----- Given information -----

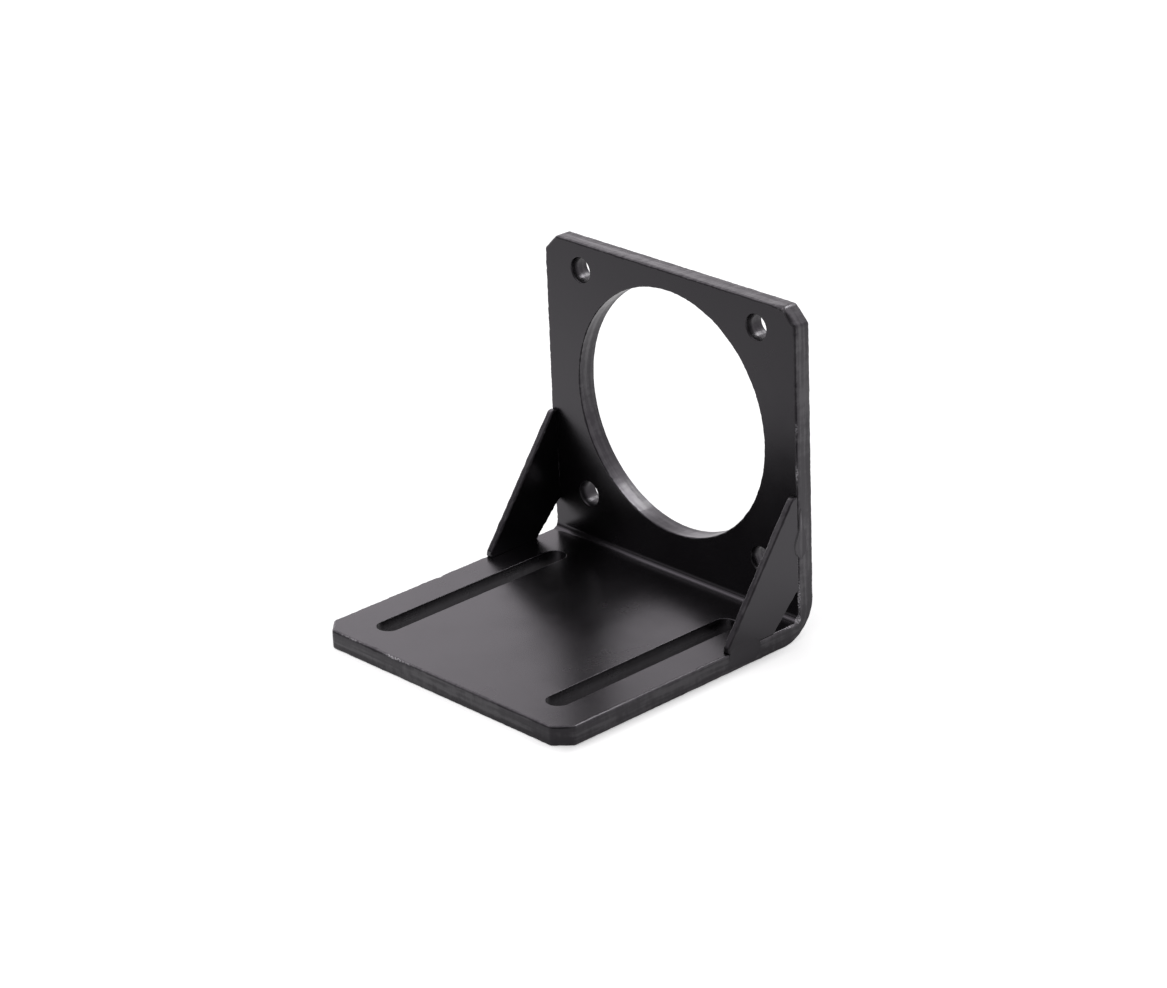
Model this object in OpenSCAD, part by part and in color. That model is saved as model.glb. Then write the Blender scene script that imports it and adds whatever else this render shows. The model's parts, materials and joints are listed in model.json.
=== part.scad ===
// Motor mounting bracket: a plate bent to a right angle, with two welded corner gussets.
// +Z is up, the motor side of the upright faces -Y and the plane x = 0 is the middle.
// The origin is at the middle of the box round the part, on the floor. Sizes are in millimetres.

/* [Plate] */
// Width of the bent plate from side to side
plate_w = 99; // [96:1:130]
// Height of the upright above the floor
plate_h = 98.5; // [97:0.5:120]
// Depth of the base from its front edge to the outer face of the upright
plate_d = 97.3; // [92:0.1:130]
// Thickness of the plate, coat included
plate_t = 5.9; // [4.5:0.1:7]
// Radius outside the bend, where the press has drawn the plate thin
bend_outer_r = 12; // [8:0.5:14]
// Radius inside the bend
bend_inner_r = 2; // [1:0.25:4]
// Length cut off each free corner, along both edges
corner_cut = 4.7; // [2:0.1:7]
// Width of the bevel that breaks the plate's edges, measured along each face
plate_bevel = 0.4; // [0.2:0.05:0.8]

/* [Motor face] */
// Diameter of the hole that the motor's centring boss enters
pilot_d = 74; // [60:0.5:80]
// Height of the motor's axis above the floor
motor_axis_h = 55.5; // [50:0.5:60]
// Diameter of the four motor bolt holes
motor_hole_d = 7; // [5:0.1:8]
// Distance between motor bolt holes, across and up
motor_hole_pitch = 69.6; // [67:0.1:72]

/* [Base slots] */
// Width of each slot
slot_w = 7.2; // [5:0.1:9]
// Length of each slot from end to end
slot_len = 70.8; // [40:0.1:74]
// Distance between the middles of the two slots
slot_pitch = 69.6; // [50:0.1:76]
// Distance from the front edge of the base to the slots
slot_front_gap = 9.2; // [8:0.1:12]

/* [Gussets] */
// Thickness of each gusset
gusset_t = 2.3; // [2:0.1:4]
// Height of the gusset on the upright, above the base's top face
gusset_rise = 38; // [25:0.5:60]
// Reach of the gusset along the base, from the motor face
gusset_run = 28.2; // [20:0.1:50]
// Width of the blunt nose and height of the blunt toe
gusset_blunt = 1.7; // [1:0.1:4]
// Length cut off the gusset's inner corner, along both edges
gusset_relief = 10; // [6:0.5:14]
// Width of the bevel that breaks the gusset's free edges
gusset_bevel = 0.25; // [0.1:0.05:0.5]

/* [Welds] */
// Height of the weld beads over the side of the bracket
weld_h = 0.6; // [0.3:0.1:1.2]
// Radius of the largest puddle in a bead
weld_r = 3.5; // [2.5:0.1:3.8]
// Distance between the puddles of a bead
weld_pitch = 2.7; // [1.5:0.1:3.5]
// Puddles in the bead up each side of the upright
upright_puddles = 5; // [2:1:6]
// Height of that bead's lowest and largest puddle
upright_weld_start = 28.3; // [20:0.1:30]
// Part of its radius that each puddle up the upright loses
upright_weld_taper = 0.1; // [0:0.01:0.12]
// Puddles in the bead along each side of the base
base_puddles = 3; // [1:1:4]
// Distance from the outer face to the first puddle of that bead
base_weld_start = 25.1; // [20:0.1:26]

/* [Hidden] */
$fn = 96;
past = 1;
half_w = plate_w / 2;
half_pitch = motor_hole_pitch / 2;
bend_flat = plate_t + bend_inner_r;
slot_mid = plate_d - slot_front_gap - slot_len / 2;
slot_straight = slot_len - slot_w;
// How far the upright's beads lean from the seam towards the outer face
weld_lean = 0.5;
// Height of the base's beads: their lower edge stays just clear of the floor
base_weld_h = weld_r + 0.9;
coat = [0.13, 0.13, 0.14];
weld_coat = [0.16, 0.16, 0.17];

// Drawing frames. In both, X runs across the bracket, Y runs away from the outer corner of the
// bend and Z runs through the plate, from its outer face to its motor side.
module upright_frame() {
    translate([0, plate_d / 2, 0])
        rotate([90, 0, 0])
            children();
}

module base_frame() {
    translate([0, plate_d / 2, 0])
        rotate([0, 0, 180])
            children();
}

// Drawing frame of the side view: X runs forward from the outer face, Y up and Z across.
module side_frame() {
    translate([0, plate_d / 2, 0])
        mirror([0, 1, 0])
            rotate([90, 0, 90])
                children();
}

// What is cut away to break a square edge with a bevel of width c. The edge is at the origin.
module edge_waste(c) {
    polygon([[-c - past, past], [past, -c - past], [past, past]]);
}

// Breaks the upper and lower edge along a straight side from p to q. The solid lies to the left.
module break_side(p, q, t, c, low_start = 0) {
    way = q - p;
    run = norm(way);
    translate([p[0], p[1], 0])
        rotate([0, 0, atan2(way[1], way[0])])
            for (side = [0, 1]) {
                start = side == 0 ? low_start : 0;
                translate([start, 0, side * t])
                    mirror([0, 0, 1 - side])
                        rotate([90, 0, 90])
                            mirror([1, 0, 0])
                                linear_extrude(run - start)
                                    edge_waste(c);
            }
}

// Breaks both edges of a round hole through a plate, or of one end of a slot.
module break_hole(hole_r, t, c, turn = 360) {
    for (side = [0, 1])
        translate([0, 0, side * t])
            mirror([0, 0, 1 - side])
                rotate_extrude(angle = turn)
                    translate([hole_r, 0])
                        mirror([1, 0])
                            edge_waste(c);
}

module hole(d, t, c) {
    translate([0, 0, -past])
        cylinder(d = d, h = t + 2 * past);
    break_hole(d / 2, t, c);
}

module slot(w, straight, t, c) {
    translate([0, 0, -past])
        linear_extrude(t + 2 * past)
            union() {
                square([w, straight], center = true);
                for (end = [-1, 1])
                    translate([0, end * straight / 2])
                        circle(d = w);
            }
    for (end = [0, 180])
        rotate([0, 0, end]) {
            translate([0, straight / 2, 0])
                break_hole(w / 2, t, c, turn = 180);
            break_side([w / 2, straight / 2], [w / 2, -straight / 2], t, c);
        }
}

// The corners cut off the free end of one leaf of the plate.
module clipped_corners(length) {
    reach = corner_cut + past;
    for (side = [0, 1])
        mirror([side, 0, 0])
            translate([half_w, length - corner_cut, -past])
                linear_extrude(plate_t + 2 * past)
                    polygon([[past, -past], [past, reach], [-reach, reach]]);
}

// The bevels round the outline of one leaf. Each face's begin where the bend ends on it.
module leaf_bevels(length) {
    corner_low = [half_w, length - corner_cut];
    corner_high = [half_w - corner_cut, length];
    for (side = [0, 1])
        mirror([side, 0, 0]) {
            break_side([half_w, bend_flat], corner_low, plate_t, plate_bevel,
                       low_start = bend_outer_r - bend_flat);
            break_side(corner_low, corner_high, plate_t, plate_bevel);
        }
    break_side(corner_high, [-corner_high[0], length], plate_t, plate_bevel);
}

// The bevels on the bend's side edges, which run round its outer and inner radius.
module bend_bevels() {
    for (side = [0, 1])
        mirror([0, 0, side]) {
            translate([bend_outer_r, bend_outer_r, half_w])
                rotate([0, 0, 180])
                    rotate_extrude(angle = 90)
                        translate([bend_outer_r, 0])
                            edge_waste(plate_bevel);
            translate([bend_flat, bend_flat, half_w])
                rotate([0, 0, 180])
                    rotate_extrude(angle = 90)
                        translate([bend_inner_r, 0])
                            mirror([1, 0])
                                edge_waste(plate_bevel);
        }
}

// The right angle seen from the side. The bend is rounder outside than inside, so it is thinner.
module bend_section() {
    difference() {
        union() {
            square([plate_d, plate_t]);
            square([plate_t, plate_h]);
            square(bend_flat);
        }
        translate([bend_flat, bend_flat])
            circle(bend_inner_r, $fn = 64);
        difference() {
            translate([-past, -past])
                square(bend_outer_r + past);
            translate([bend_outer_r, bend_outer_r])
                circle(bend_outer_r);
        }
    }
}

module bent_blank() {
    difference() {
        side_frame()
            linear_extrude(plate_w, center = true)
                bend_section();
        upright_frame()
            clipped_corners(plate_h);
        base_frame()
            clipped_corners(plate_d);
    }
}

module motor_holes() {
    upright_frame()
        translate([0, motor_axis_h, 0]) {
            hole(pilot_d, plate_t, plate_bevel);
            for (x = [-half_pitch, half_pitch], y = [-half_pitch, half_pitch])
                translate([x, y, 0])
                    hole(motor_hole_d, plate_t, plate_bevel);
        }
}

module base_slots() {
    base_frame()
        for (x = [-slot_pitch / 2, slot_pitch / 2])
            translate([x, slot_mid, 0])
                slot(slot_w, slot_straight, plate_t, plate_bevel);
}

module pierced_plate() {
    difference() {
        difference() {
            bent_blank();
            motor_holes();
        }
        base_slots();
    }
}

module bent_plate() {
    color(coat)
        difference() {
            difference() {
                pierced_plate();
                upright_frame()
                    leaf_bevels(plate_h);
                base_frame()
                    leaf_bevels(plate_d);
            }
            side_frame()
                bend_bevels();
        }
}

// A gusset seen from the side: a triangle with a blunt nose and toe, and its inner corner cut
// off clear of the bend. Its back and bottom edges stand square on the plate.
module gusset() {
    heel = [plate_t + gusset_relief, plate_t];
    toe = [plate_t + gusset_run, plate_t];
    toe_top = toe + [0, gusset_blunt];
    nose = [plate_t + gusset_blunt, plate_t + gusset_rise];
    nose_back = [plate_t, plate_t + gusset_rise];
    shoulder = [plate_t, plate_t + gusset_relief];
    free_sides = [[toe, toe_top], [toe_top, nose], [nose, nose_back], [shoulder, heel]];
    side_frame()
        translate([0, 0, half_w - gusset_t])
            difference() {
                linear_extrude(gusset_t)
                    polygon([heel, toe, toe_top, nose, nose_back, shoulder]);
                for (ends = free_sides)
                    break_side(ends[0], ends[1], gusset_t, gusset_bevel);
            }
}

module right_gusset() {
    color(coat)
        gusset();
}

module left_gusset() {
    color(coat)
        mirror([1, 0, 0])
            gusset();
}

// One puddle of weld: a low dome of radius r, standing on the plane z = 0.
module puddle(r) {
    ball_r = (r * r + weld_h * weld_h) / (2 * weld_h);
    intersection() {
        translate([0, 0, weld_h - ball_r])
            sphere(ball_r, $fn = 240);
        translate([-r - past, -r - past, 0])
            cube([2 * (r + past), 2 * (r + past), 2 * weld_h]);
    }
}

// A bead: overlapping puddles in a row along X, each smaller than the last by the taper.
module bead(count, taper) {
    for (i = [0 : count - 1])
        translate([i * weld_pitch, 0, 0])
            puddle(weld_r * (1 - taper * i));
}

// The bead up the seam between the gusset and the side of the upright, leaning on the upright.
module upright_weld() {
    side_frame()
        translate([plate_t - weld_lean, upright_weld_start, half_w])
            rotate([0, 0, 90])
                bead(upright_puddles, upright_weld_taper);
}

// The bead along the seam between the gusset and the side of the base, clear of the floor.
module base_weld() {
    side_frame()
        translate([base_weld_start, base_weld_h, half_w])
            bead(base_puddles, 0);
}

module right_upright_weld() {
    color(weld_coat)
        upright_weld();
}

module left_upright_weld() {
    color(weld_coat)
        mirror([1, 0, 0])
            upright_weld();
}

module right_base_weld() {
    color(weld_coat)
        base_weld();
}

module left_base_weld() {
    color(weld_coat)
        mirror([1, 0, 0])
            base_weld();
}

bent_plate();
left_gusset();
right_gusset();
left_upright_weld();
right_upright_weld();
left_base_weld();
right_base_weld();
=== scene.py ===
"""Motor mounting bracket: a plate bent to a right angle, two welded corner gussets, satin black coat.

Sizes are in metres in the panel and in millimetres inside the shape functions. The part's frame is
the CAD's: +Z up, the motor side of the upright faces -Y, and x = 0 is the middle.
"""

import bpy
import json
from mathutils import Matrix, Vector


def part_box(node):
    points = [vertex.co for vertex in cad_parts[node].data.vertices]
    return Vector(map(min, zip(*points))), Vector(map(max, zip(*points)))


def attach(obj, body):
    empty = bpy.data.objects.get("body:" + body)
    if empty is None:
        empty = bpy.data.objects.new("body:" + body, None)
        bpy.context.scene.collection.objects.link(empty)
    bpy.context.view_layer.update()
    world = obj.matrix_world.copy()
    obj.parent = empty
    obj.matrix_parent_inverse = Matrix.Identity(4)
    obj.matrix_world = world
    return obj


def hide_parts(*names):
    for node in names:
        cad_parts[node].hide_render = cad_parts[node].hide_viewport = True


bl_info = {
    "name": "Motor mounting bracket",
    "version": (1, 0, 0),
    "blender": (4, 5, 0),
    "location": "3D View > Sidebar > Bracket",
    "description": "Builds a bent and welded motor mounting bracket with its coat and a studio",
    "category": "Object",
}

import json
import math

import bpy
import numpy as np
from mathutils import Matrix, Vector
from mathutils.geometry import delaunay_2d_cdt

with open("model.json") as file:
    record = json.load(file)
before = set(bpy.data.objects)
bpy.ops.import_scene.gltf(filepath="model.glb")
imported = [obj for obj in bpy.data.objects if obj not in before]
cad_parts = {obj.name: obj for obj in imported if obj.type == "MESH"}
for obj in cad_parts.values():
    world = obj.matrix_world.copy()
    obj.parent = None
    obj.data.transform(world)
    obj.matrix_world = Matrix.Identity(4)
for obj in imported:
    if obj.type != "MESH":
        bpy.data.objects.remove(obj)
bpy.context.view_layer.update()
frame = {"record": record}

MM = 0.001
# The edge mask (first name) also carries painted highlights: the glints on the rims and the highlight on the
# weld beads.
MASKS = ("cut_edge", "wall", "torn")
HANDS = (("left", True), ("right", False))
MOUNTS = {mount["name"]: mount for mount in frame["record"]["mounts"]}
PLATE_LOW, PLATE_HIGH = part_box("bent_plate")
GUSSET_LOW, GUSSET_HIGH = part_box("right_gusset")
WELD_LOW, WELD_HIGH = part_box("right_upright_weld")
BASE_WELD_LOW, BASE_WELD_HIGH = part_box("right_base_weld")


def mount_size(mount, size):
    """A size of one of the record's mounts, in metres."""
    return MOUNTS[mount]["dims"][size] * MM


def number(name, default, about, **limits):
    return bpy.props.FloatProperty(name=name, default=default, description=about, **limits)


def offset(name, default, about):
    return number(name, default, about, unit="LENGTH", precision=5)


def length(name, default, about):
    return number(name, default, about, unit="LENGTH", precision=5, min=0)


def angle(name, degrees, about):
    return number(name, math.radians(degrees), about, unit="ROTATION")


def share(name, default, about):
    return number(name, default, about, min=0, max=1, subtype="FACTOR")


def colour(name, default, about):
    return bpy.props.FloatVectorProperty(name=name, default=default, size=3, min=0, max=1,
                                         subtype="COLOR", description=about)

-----

▶ [Exercise prompt]: Gather every line from the listing above in which the word "node" appears.

▶ [Task result]:
def part_box(node):
    points = [vertex.co for vertex in cad_parts[node].data.vertices]
    for node in names:
        cad_parts[node].hide_render = cad_parts[node].hide_viewport = True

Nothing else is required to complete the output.